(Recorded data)
______________________________
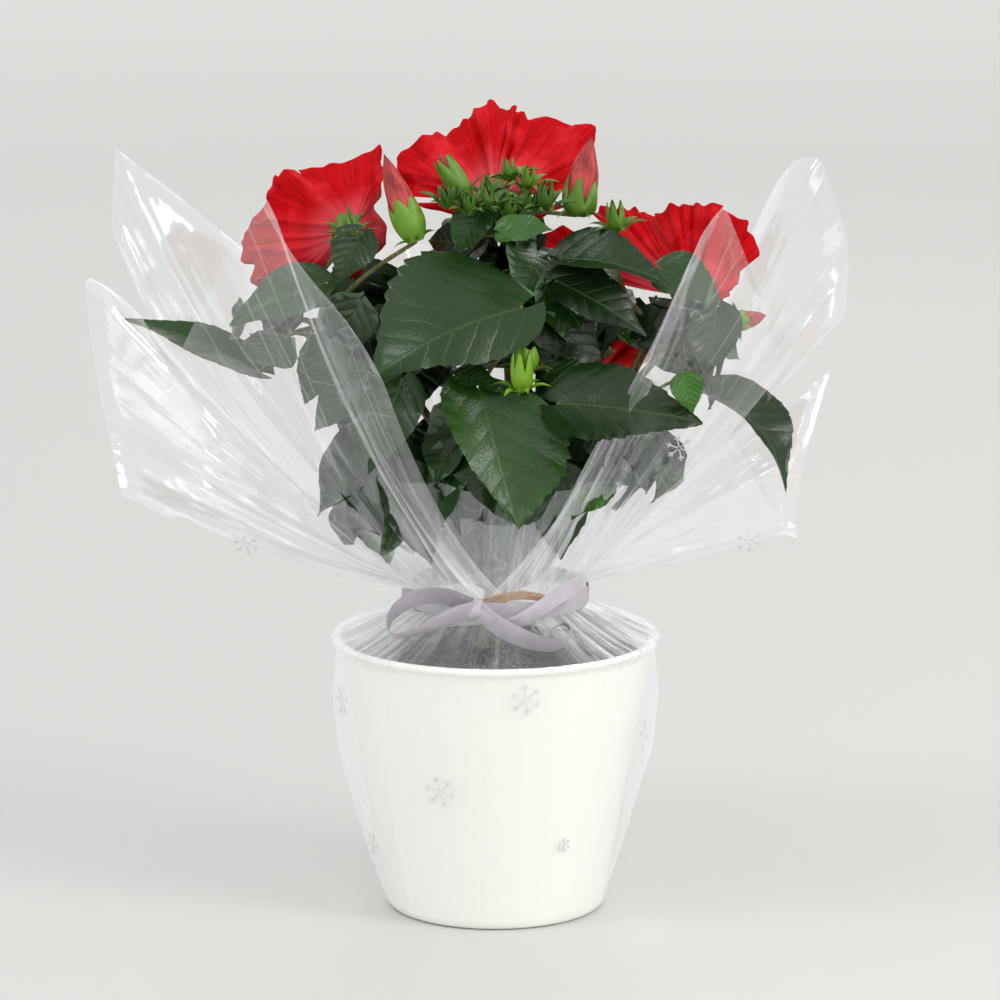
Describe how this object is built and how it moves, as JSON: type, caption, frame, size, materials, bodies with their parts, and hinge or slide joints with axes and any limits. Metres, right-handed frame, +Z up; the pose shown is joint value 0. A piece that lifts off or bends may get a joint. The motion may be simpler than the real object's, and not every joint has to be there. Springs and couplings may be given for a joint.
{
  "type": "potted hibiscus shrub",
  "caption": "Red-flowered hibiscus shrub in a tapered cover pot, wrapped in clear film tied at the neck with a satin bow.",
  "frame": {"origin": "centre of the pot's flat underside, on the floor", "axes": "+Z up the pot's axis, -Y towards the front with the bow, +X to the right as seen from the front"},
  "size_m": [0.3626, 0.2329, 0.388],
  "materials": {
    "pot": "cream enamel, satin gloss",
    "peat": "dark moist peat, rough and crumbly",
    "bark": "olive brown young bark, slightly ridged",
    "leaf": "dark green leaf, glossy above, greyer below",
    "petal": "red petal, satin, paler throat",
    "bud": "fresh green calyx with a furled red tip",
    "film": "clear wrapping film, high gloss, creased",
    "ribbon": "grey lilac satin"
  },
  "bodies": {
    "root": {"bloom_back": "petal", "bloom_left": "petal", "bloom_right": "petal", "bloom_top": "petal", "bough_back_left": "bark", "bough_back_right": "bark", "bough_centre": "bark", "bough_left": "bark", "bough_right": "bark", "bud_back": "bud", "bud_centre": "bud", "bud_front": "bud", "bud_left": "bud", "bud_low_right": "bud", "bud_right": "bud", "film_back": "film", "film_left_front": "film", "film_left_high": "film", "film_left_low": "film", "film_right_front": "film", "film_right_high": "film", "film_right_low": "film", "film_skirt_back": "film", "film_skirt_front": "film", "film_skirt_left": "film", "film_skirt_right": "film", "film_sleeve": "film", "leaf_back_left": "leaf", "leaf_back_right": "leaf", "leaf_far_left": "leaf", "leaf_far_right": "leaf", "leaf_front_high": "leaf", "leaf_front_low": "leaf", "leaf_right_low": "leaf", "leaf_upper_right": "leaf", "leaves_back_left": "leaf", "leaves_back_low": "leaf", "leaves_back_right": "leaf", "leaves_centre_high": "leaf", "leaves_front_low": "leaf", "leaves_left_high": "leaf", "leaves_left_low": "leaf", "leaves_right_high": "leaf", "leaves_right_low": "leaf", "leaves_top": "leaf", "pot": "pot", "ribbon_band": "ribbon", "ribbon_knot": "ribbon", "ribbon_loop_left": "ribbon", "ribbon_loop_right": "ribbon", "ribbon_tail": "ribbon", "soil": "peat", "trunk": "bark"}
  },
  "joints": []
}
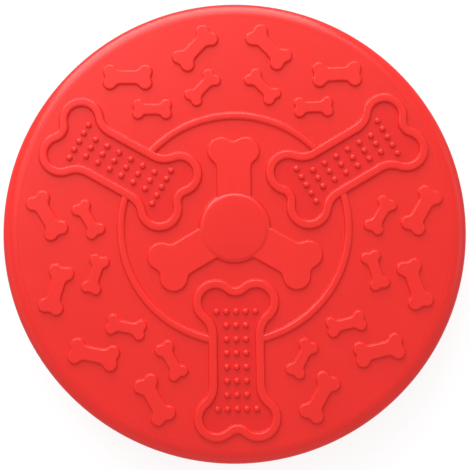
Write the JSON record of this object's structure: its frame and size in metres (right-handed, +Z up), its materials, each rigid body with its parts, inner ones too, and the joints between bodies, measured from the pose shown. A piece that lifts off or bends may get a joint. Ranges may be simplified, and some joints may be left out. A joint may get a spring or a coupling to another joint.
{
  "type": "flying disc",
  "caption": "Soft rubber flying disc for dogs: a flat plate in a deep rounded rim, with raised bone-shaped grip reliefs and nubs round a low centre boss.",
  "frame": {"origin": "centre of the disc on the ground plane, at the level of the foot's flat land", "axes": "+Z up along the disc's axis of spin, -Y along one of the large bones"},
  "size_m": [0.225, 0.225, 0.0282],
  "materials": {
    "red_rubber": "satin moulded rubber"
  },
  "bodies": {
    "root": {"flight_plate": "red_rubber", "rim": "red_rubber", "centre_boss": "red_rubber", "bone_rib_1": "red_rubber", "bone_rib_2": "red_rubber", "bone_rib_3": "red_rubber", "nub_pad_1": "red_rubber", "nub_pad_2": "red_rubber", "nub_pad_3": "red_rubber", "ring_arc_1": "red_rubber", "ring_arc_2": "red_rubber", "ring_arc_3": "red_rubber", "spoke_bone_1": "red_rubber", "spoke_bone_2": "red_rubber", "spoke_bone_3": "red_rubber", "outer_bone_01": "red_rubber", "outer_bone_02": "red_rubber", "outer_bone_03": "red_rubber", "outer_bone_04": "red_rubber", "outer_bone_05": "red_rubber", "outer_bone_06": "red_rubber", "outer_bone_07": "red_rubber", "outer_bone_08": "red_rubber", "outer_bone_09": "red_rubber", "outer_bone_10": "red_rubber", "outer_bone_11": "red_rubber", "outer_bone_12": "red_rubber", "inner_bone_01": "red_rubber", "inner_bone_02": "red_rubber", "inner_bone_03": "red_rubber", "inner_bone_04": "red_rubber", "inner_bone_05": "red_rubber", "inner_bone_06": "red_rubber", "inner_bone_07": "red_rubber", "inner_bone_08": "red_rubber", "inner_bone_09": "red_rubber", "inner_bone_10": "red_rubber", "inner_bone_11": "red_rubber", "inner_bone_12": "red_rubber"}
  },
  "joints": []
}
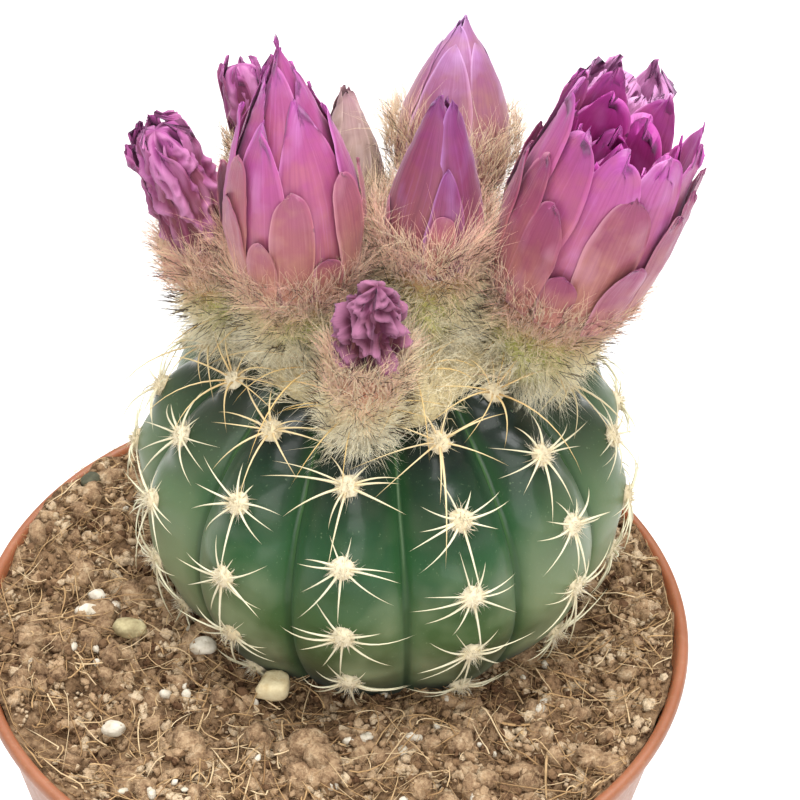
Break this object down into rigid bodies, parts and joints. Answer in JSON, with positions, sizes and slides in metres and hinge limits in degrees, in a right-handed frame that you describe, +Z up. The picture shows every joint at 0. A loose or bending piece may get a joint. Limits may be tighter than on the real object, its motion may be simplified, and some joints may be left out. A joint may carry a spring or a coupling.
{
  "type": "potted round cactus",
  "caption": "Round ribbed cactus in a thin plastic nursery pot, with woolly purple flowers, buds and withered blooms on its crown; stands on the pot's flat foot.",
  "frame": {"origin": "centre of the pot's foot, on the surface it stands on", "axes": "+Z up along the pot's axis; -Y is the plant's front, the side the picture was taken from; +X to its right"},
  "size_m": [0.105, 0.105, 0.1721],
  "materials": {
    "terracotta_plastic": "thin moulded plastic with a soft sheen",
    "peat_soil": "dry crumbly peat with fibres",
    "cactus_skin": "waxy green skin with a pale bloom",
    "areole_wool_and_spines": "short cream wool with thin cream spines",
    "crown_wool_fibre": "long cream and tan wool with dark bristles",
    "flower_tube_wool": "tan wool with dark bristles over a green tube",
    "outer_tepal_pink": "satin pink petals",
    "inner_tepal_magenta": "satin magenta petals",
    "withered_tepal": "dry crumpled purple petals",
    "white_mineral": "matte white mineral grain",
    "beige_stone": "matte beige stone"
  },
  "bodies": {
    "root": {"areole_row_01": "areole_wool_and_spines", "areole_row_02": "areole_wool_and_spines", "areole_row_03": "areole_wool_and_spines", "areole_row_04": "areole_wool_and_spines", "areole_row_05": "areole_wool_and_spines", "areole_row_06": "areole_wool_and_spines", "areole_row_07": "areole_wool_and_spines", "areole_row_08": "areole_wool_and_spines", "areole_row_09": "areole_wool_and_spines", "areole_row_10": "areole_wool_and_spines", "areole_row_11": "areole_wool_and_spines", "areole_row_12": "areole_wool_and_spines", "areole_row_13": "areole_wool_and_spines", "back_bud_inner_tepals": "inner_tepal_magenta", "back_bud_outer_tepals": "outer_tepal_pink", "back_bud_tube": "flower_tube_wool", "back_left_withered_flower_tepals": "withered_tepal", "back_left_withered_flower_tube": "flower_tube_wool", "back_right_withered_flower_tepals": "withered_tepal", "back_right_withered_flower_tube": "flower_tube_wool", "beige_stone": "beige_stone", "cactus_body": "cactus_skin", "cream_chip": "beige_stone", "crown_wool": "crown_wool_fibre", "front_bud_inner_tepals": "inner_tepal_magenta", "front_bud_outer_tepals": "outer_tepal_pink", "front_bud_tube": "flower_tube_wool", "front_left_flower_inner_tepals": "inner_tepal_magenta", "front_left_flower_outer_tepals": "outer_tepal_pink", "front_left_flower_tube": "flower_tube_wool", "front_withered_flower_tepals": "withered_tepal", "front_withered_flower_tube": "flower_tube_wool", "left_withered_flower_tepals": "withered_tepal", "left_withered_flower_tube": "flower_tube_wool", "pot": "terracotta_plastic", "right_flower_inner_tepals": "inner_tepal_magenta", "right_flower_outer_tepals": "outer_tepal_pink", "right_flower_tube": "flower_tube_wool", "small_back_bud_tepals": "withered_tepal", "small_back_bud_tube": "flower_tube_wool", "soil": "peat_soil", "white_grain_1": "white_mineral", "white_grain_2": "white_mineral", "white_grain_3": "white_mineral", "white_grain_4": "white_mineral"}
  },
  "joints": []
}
______________________________
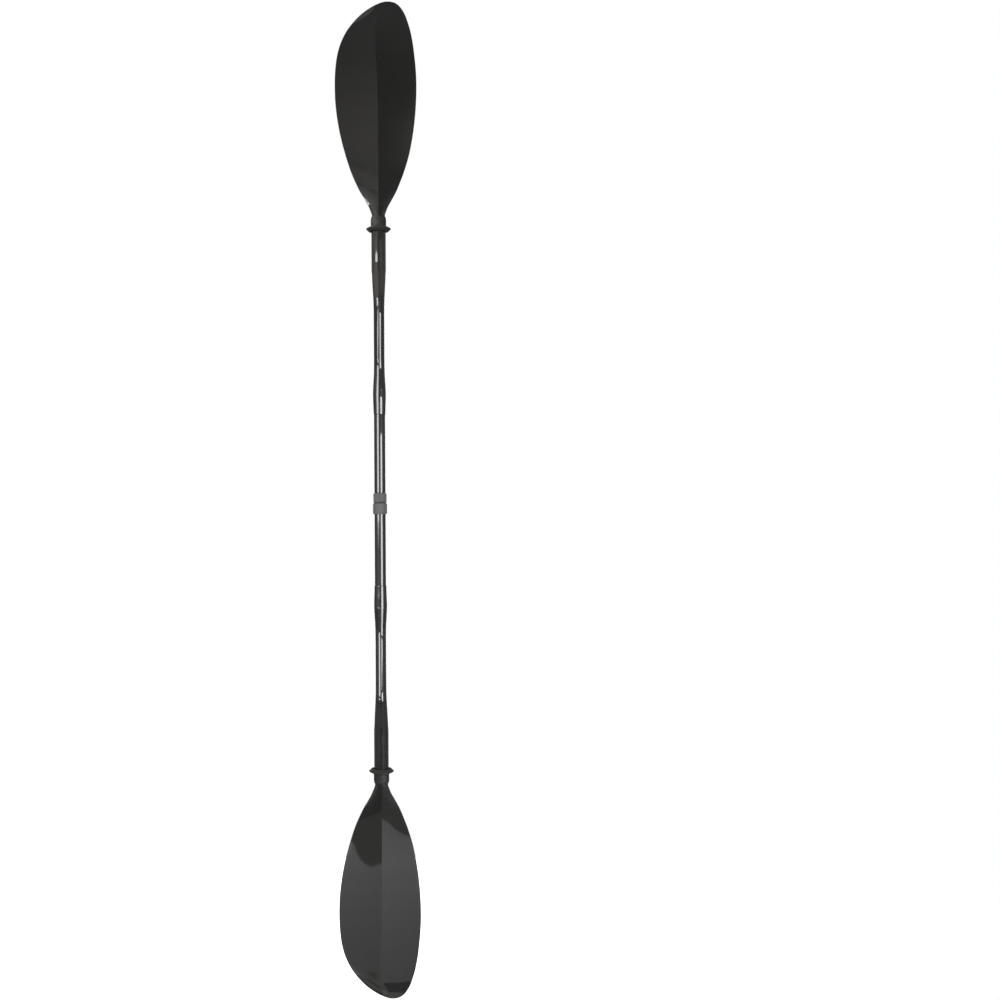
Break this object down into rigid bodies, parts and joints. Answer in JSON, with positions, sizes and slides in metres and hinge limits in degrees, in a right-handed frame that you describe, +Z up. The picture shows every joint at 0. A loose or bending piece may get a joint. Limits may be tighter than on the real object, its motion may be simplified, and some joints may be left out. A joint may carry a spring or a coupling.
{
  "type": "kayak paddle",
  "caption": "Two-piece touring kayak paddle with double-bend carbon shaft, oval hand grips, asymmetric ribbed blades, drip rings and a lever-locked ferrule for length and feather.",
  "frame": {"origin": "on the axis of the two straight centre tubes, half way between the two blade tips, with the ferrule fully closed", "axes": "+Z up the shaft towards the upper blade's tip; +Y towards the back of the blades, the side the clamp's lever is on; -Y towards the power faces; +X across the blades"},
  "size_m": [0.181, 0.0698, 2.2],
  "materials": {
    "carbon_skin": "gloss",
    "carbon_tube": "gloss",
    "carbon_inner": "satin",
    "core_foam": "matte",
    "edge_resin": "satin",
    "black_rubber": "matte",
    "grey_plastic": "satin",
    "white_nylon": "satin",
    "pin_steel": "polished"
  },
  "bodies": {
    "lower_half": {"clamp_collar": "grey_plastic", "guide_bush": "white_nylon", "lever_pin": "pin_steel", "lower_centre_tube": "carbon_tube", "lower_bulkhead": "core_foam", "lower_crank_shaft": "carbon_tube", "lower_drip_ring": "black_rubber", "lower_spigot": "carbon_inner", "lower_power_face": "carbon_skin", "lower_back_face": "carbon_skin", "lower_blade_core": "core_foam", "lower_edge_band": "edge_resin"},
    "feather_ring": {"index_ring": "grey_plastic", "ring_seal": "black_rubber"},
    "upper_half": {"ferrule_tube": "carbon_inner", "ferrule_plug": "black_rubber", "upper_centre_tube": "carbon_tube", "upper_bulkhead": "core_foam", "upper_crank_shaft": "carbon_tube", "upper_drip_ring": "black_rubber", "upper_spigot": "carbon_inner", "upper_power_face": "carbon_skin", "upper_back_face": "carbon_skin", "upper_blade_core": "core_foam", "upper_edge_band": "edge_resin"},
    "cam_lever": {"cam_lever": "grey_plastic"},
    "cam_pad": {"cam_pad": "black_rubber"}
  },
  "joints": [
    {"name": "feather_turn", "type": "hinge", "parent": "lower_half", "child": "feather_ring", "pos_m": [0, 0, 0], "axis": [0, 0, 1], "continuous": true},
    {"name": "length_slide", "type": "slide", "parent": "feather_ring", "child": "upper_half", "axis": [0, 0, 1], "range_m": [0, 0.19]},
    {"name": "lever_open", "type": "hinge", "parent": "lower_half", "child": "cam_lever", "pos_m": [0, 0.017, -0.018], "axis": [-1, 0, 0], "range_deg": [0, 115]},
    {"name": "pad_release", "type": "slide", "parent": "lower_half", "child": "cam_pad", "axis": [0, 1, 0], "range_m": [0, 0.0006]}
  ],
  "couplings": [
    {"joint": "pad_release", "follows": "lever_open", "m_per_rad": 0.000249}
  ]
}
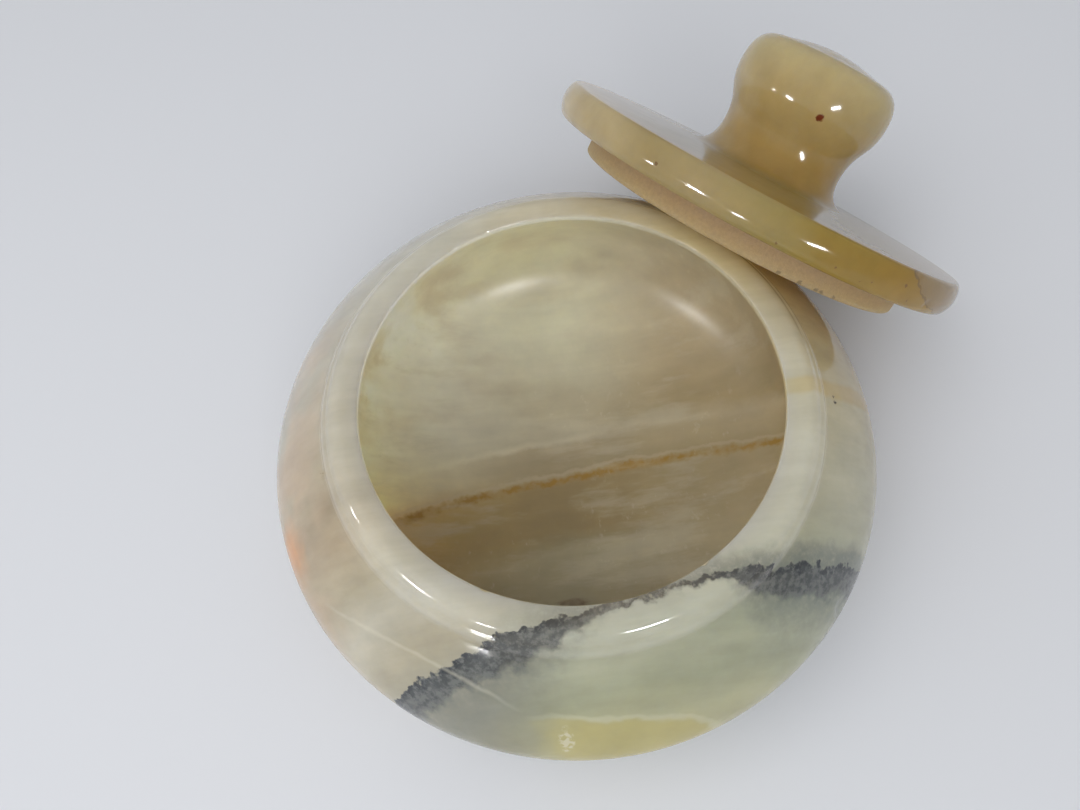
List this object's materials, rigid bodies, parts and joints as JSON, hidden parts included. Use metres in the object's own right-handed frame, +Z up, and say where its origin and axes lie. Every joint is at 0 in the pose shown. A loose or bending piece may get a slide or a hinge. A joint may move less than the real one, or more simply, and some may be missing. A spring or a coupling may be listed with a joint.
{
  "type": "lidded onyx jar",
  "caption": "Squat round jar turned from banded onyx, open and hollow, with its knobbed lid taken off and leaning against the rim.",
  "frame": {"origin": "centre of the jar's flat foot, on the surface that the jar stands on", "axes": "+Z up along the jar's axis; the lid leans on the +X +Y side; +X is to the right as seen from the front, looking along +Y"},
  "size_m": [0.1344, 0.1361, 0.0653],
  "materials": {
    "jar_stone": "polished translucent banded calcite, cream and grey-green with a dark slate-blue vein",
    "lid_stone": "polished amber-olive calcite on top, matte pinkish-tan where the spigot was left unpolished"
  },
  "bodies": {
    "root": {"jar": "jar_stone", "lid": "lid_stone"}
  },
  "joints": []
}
______________________________
- [SET PROBLEM]: Report back each line of the entries that holds the string "between".

- [ANSWER TO THIS PROBLEM]:
Write the JSON record of this object's structure: its frame and size in metres (right-handed, +Z up), its materials, each rigid body with its parts, inner ones too, and the joints between bodies, measured from the pose shown. A piece that lifts off or bends may get a joint. Ranges may be simplified, and some joints may be left out. A joint may get a spring or a coupling to another joint.
  "frame": {"origin": "on the axis of the two straight centre tubes, half way between the two blade tips, with the ferrule fully closed", "axes": "+Z up the shaft towards the upper blade's tip; +Y towards the back of the blades, the side the clamp's lever is on; -Y towards the power faces; +X across the blades"},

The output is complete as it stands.